Not everyone thinks legalizing prostitution would benefit sex workers.

“By normalizing sexual exploitation and recasting it as a career choice that has no harms attached, we’re creating a setting and a system where we are OK with objectifying women, where we’re OK with buying other human beings’ bodies, and that has effects that are far-reaching in terms of how women are treated,” said Khara Jabola, chapter coordinator of Af3irm Hawaii, a feminist group.

5 responses to “Measure aims to decriminalize isle prostitution”

  1. kiragirl says:

    Souki should retire. He introduced this bill as a FAVOR for Ryan? So if anyone asked him to write a bill, no matter how stupid, he would do so?

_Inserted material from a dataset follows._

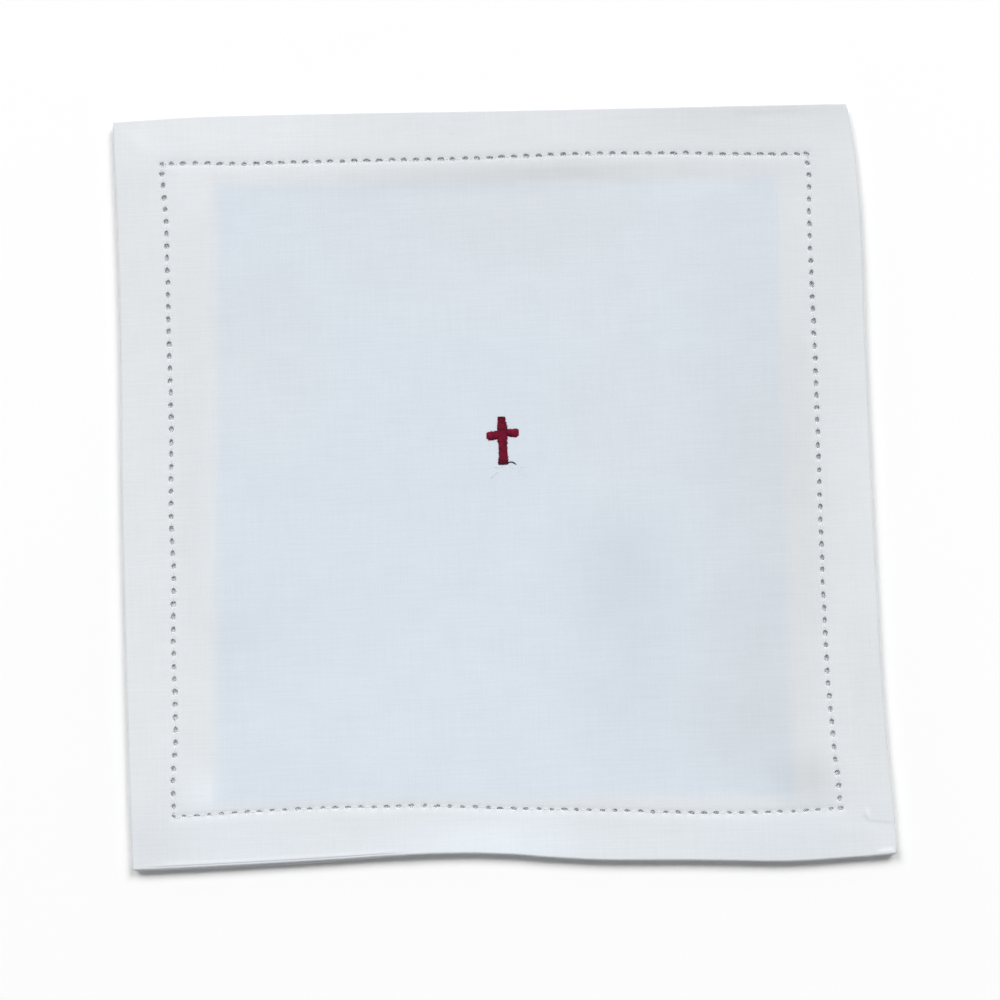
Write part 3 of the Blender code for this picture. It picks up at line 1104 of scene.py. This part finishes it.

Souki, please introduce a bill that would impeach our corrupt mayor.

    • atilter says:

      no kira, this could very well the premier example of the saying “(s)quid pro quo”…..”stroke for stroke”….?

    • DannoBoy says:

      Why is Souki (Maui) the House speaker and Kouchi (Kauai) Senate president when over 70% of legislators and the state’s population live on Oahu?

      We’re getting fleeced by the 10% skim off what the rail tax only Oahu pays for.

  2. atilter says:

    “….. transgender women are overrepresented in the sex trade and therefore disproportionately affected by criminalization laws.”

    What twisted logic! because if the trannies did not overly participate in the sex trade, they would NOT BE OVERREPRESENTED, right? and that obscenely twisted logic is the basis to even submit a bill that decriminalizes the actions of pimps who prey on real women and actively set the market trend? and the Souker, of the house, is the author of this ubsurd bill mainly at the “gentle” stroking behest of the “Transgender activist Tracy Ryan”?

    this sole fact, in and of itself, brings up a host of unanswered sordid questions! the readers can do the logical inquiry for themselves by connecting the dots……hhmmmmmmmm!!!?

  3. whoispang says:

    where the women protesters? should have about 1000 of them at the capital. not a peep. If was trump you know they going be there.